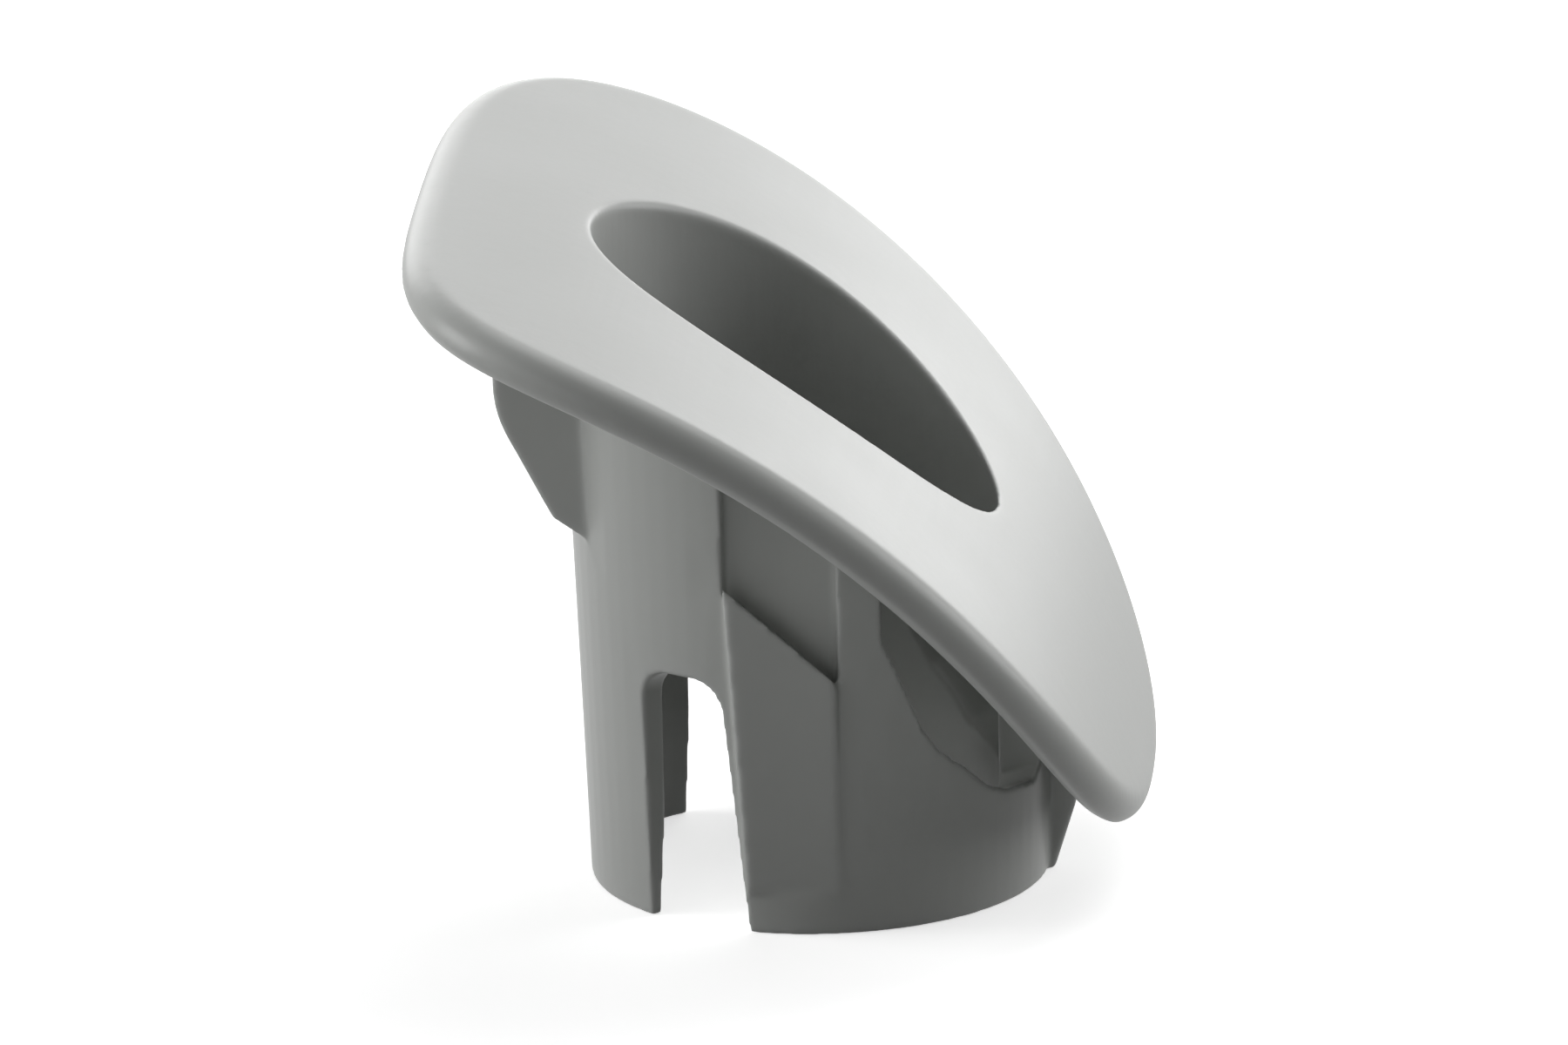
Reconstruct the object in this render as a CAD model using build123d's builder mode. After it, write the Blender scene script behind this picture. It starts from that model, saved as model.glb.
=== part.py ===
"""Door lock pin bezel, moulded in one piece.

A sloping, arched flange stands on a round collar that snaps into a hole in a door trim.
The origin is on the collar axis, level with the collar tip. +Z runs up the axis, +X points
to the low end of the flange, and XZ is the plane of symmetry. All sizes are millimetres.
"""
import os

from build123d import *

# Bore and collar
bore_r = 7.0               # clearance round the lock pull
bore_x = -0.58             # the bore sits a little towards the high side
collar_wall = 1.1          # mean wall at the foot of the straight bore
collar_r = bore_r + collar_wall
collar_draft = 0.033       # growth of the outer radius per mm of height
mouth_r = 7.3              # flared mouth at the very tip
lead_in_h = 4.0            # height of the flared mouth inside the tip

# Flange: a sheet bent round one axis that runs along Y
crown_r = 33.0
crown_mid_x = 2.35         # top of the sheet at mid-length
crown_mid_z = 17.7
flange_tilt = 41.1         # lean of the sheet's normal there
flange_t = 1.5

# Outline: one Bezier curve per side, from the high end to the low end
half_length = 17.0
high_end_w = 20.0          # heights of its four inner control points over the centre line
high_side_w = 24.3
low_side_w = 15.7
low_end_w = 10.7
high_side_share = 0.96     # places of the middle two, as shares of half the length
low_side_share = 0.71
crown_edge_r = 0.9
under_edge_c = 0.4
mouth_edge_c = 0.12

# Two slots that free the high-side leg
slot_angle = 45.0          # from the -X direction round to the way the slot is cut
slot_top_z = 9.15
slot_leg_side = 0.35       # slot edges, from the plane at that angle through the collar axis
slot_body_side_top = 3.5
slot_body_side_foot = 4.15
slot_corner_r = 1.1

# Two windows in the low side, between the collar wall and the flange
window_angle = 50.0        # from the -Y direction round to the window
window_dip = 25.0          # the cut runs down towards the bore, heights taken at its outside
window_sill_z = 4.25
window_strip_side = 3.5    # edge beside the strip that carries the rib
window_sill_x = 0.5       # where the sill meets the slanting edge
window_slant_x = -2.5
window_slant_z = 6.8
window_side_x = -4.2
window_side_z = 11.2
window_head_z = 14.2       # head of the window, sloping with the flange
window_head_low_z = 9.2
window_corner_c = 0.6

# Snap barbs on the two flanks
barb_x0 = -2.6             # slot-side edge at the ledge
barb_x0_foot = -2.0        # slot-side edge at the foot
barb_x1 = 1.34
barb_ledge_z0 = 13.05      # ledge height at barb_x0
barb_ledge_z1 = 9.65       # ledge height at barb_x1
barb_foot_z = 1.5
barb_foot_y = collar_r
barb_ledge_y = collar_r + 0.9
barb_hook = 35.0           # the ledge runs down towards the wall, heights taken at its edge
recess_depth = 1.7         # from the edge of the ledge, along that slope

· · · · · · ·

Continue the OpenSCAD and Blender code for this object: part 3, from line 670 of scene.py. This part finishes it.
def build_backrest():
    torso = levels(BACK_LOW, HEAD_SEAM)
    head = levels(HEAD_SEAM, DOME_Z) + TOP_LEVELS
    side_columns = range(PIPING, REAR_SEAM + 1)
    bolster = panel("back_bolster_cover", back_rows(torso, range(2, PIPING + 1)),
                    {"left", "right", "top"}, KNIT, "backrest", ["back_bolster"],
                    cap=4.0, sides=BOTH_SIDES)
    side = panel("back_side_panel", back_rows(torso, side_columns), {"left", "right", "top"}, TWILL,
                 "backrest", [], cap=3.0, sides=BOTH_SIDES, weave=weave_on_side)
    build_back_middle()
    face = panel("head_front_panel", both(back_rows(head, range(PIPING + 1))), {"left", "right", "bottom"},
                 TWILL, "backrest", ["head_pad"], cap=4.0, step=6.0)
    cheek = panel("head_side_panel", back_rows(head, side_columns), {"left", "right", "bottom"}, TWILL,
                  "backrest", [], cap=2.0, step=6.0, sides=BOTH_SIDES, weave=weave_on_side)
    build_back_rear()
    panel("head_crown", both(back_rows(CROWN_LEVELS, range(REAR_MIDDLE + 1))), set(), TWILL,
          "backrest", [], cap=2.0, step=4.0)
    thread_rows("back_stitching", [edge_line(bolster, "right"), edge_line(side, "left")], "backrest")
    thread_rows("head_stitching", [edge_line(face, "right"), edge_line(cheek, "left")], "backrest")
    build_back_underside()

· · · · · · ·

## EXERCISE TASK
Extract exactly the run of lines beginning at the line with "Reconstruct the object" and ending at the line with "in one piece.", including both ends and nothing beyond them.

## EXERCISE SOLUTION
Reconstruct the object in this render as a CAD model using build123d's builder mode. After it, write the Blender scene script behind this picture. It starts from that model, saved as model.glb.
=== part.py ===
"""Door lock pin bezel, moulded in one piece.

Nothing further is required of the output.